>>>>
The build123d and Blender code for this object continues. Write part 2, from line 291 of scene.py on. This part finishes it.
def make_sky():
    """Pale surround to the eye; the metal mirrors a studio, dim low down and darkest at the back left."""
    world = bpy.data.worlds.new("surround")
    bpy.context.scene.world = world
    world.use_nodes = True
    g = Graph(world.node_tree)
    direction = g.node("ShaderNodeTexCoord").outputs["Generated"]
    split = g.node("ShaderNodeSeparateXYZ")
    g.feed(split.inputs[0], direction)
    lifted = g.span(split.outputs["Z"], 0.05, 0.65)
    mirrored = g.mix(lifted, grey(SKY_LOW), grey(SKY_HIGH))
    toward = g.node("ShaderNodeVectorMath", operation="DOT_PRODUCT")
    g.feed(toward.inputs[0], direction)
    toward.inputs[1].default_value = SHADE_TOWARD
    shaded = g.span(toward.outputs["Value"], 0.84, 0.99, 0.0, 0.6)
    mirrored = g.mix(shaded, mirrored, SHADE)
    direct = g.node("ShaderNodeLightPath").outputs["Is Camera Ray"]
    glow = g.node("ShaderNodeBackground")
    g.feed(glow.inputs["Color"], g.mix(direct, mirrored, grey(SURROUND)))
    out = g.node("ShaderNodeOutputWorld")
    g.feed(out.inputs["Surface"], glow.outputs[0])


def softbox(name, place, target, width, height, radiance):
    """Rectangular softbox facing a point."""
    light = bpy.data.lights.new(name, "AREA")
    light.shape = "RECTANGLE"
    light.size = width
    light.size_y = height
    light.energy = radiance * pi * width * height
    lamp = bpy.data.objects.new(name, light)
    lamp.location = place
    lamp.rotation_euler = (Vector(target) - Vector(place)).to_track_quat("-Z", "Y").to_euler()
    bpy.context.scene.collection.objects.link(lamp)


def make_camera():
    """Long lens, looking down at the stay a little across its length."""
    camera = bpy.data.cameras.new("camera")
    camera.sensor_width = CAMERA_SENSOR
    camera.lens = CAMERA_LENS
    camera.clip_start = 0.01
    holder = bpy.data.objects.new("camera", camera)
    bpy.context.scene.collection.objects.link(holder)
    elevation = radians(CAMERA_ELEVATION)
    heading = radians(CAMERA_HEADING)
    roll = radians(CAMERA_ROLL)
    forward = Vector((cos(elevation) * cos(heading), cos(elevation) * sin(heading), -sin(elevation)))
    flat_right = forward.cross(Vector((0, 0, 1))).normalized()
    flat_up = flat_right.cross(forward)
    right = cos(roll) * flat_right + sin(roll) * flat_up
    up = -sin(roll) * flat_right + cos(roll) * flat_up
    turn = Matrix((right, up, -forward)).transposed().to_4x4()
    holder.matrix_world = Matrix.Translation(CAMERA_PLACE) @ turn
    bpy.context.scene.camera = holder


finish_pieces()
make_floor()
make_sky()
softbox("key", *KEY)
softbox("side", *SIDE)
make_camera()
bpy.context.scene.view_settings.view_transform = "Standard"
<<<<
- AIM -
Locate all lines in the listing above with the word "scene". Copy them.

- RESULT FOR THIS EXERCISE -
The build123d and Blender code for this object continues. Write part 2, from line 291 of scene.py on. This part finishes it.
    bpy.context.scene.world = world
    bpy.context.scene.collection.objects.link(lamp)
    bpy.context.scene.collection.objects.link(holder)
    bpy.context.scene.camera = holder
bpy.context.scene.view_settings.view_transform = "Standard"